Table 2. Highest percentage accuracy for static actions with the indication of the applied simple shape descriptor.
Table 3. Highest percentage accuracy for moving actions with the indication of the applied simple shape descriptor.

5 Summary and Major Conclusions

The paper covered the topic of action recognition based on simple shape features. The proposed approach represents binary silhouettes using simple shape parameters or ratios to create sequence representations, and then classify these representations into action classes in two steps. Firstly, action sequences are pre-classified using the information about centroid trajectory into two subgroups—actions that are performed in place and actions during which a person moves in the frame.
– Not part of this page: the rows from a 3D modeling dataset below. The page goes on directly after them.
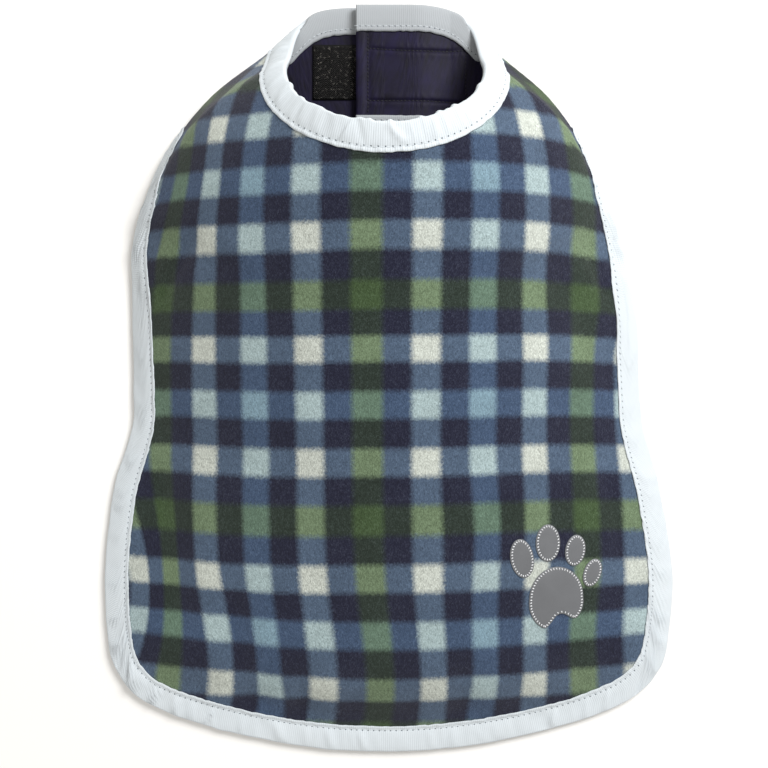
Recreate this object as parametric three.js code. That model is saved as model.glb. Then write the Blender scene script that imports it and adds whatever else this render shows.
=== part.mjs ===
import * as THREE from 'three';

// Dog winter coat of plaid fleece, lying on its open underside with its chest tabs closed.
// Millimetres. X runs across the coat, Y from the hem to the neck, Z up from the table.
// The spine of the coat is at X = 0. The panel is described by its outer fleece face.

// Cloth thicknesses
const FLEECE = 1.6;
const LINING = 1.0;
const RIBBON = 1.0;
const HOOK_TAPE = 1.5;
const LOOP_TAPE = 1.5;
const REFLECTIVE = 0.7;
const GAP = 0.3;

// Depths under the fleece face, and the heights at which the cloth lies on the table
const LINING_TOP = FLEECE + GAP;
const CLOTH_DEPTH = FLEECE + GAP + LINING;
const BINDING_DEPTH = CLOTH_DEPTH + GAP + RIBBON;
const BINDING_RISE = GAP + RIBBON;
const FACE_DOWN_Z = BINDING_RISE;
const FACE_UP_Z = BINDING_DEPTH;
const SNAP_TO_TABLE = 0.6;

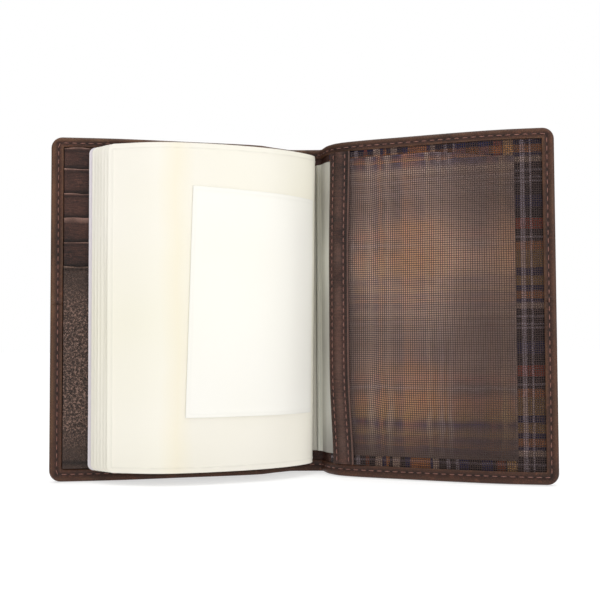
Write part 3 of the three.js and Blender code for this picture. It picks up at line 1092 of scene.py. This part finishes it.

Secondly, action representations in each subgroup are classified using leave-one-out cross-validation technique. The highest percentage of correct classifications indicates the best combination of algorithms that should be applied in the proposed approach.

During the experiments it turned out that the best results are obtained when vectors are composed of the MBR width values, transformed using Fast Fourier Transform and then matched using Euclidean distance. The average percentage accuracy is 80.2%, whereof for actions performed in place the accuracy equals 83.3% and for actions with silhouette displacement—77.1%. However, in the second subgroup with moving actions it is more effective to use PAM eccentricity instead of the MBR width because the classification accuracy increases to 85.4%. Ultimately, due to the very small amount of information used for shape representation the results are very satisfactory and promising.

Future plans include the investigation of other sequence representation techniques which would eliminate the influence of unusual silhouettes disturbing the typical action characteristics and would help to ease classification process by making representations equal in size. It is also worth checking some combinations of simple shape measures that would help to make shape representations more discriminative and invariant. Moreover, further research will focus on other classification methods as well.